Imagine this. You inherit a small, tidy sum of $100,000 from a long lost uncle. Your idea of a good time is playing golf. It’s not jumping out of airplanes, rock climbing, or moto cross. You’re not too risky.
Someone gives you advice that you should put it all in the stock market. Or in bitcoin. Or in invisible cloaking technology like Harry Potter wears.
Someone else says, you got $100,000, let’s not blow it. Let’s keep pace with inflation. We won’t make much, but we won’t lose any either.
And five years down the road you could have $110,000 if you play it safe. Or you could have $150,000 if you don’t. But you could also just as likely have $50,000. Lose half. Or more.
People always ask me what’s a good mix of investments? It’s like going to the buffet. How much chicken? How much potatoes and rice? How much desert? Should I try the fried crickets?
How much stocks? How much bonds? How much cash? Should I buy Apple stock? No, you probably already own it in your 401(k).
You think – Come on Turner, I’m never going to win the lottery. You’re right if you don’t play it. I’ve got 400 tickets for tonight’s drawing. If I don’t show up tomorrow, you’ll know why.
I’m looking out for you because I’ve ridden through the highs and the lows. People hate the lows. It’s a sinking feeling I do not wish upon anyone.
We had a listener a while back, who had a couple hundred thousand in cash for retirement. Good for her. It was in a savings account. Good for her. That made her feel secure. If that plan works and someone doesn’t run out of money before they run out of life, that’s a solid plan. Somebody else may not like it and think it’s silly, but it’s not their plan so who cares what they think.
“you could have invested in a cupcake shop and eaten cupcakes all day for free!” Well, that’s certainly a consideration. But it’s probably just cheaper to go buy cupcakes than drop $300,000 on some mixing equipment, flour, and sugar.
This lottery winner is getting bad advice. It’s all about greed. This family is ruined forever. All because of greed and money. Most of us will never have to worry about managing $280M.
You will have to worry about managing $2.8M. Or $280,000k. If you don’t believe that – $2M will pass through a McDonald’s workers hands over 40 years of work making minimum wage. How much more are you making than that?
You will need to figure out how much risk you are willing to take. This greedy person’s family is only thinking about returns. How much could we make? How much did we miss out on? Did they ever consider how much they could have lost? That’s probably more important, but very few people talk about it. I will never tell you what to think. I will show you how to think.

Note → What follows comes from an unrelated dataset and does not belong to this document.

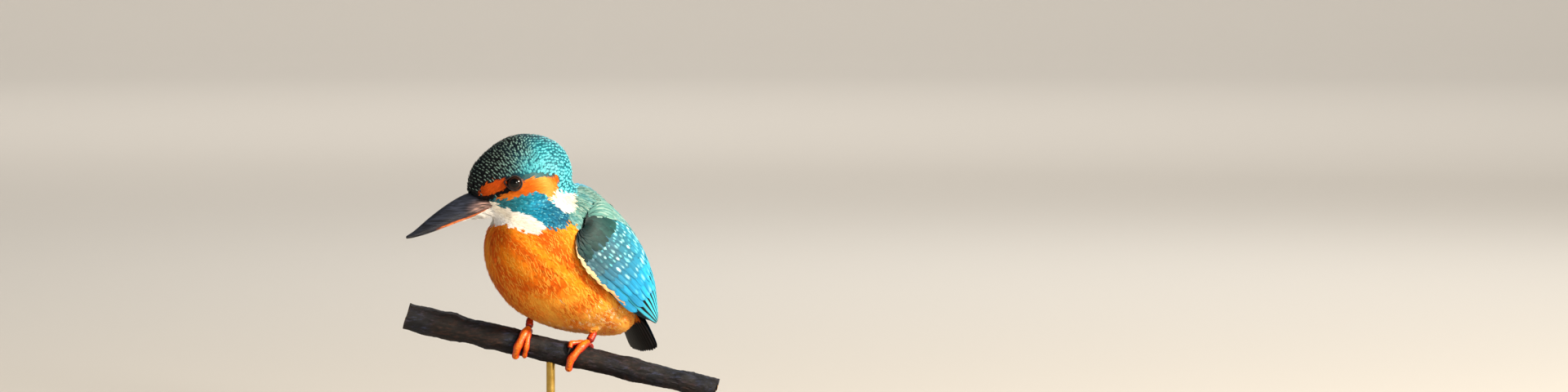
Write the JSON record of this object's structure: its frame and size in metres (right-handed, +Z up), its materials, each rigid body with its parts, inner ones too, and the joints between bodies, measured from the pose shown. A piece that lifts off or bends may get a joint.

This daughter and her family, who by the sounds of it didn’t get half. I believe they planted the bug in mom’s ear. Mom, you’re getting ripped off. You could have had another $25M. Maybe. With more risk. She could have also lost $100M. With more risk. But she’s probably only thinking about what she didn’t get, not what she got to keep.
Playing the lottery is an absolute waste of money. Unless you win. Which you won’t. You have a greater chance of being the stand in on the set of the Avenger’s for Thor or Black Widow. Lottery winners are some of the most miserable people around and within 5 years most of them are back to being broke with nothing to show for it. Just like the 50% of NFL players that are bankrupt within 2 years of retiring from football.
Side note $2M for maintaining a bunch of CDs?